Yes = SEACOM is a success AND write more articles about it
No = SEACOM is not yet a success DON'T write more articles about it.

So people please, apply that simple test BEFORE writing anything about SEACOM and for that matter bandwidth prices in South Africa.

Thank you.
 
While 1.5Tbps sounds impressive, this is not the launch capacity of the cable. It is the design limit with current technology. We can expect only a few Gbps from late next year. Also, the segment from SA supports only half that at 640 Gbps.

The price of international will come down, but currently only makes up about 30% of a broadband service's cost. So instead of R199 for 384/3G and 1GB, I expect something like R199 for 384/3G and 3GB. I expect the entry level to still be around R200 a month for any useful broadband service regardless of international bandwidth prices.

Since local bw is currently around the R10 mark per GB, it also seems reasonable to expect that international won't fall below R10 per GB, due to local transit to the landing stations. What we will probably see is the scrapping of local/international distinction and just have pure blended bw packages. Bw prices, i'm guessing, around R20/GB to keep the network congestion down.

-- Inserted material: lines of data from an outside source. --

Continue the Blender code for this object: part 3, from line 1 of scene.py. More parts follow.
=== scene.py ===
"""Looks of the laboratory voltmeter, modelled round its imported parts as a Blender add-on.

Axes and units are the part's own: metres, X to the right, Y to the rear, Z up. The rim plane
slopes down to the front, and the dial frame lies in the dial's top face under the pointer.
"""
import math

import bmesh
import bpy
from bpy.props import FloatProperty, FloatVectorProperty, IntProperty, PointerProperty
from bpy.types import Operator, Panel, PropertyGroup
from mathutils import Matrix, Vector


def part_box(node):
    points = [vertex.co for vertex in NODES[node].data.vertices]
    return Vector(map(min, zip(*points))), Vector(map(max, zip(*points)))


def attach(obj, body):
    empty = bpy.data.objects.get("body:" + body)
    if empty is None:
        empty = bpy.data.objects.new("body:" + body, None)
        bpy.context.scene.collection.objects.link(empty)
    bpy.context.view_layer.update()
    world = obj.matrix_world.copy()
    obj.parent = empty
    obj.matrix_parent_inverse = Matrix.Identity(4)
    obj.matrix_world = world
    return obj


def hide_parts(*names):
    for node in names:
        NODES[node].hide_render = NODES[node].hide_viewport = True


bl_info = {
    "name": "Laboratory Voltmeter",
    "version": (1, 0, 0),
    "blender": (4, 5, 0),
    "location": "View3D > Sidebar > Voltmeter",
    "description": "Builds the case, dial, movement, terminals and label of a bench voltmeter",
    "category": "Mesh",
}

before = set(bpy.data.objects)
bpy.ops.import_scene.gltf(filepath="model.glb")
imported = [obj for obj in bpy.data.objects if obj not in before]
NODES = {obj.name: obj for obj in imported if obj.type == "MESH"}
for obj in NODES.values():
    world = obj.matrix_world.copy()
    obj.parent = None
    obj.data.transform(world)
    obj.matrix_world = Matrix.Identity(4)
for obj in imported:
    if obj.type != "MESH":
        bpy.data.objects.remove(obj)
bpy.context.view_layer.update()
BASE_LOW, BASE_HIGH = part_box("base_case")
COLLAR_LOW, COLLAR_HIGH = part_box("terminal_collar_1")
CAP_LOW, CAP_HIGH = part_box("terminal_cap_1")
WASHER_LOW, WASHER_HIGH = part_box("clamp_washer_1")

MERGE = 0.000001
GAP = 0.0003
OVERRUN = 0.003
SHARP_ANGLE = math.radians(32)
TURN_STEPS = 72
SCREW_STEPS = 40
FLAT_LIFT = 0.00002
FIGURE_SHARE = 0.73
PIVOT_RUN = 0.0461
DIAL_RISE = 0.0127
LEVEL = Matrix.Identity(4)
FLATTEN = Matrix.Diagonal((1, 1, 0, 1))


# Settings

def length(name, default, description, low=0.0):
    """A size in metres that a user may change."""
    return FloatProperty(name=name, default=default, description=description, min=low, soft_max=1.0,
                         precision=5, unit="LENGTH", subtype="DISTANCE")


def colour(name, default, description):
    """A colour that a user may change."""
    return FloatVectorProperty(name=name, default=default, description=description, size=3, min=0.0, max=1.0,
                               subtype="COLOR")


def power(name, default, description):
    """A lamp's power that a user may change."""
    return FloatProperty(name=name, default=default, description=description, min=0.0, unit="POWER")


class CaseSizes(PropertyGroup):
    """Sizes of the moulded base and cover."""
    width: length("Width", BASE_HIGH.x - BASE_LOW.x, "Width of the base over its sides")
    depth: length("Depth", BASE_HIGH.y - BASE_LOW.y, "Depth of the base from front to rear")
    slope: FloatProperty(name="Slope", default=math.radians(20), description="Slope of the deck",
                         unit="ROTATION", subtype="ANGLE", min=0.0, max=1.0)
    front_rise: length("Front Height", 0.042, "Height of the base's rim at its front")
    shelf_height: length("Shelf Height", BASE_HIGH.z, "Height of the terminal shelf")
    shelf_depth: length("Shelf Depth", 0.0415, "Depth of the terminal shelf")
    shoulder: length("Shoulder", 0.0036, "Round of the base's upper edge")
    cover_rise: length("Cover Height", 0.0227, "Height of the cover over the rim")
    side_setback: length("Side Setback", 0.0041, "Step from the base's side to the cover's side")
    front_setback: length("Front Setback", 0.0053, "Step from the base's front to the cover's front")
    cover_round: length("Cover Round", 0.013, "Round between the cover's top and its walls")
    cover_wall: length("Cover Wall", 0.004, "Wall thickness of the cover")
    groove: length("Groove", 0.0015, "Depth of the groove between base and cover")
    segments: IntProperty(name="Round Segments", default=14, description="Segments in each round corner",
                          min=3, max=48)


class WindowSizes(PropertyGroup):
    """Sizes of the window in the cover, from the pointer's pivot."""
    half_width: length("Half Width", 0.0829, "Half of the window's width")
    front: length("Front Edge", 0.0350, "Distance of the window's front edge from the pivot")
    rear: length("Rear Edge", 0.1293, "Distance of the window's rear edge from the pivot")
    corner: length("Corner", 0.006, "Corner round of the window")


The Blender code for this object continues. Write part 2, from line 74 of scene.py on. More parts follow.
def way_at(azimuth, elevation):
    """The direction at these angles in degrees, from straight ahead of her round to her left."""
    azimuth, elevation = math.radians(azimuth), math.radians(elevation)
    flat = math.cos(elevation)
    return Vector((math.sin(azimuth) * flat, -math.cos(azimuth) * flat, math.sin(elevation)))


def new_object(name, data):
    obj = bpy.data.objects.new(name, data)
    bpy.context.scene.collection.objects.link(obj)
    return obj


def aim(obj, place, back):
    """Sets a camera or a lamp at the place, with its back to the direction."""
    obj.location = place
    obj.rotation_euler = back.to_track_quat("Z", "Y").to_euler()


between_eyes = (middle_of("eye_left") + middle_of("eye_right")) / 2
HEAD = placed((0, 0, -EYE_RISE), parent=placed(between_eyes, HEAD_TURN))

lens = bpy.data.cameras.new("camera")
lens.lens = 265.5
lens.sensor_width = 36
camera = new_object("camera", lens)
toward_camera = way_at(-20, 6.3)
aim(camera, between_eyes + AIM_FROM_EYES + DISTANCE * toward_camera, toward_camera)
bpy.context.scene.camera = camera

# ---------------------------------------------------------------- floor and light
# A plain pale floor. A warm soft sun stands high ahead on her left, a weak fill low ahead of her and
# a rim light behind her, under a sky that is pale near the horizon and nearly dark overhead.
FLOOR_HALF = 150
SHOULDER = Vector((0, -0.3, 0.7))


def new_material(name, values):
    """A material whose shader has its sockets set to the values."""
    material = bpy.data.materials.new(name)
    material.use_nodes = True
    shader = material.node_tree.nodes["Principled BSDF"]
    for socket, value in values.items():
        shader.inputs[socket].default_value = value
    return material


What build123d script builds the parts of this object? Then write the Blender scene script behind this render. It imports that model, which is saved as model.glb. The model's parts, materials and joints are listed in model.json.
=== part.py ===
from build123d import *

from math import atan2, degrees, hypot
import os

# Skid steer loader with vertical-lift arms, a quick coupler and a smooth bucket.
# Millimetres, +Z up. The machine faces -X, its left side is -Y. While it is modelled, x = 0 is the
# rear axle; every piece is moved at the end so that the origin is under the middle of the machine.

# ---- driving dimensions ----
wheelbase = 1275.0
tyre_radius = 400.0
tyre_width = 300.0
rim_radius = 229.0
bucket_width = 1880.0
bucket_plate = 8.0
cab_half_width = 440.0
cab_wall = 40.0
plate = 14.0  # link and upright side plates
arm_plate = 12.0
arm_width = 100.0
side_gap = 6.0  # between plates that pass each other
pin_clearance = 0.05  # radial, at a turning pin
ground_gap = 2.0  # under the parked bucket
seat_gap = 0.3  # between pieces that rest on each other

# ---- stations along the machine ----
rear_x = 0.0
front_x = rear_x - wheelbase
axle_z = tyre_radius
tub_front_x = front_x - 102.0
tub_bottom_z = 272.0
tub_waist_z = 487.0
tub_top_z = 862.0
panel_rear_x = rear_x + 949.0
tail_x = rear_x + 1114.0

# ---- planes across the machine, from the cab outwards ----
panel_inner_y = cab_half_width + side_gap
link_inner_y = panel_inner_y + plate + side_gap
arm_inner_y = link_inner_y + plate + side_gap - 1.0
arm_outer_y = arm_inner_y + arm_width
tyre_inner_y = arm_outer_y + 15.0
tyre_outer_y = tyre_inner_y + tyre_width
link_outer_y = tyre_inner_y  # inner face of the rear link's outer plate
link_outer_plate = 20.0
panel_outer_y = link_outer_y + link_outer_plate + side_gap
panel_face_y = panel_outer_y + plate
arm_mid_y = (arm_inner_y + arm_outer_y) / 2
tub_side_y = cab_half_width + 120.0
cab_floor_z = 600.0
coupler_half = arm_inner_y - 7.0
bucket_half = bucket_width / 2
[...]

I'll be intersted to read these posts in 6 months time to see who called it right!
 
What we mustn't forget as well is that it isn't necessarily the international link that is holding bandwidth back in SA, it is the local loop that is a problem as well, and with all this optical fibre that is bein laid by various companies costing them billions of rands, don't you think they will be needing some sort of ROI for all this. So i don't really think Seacom will be necessarily the white knight we are hoping for, more likely it will require all the other components to come together. I think that the players in the market will not be able to carry the cost of huge reductions in prices, think of all the business' that will die and all the jobs that will be lost when you will only be able to make a couple bucks off a connection and cap. I think retail prices will remain the same, maybe the cost price will go down, plus what you get for that price will increase. I would like to see changes like this, pricing on the left applies, speed on the right.

384 line becomes 1mb line
512 mb line becomes 4mb line
4mb mb line becomes 8mb line
and all the caps go up by like 10-20 times+...

I think these sort of numbers will fall more inline with international trends...and with what is available.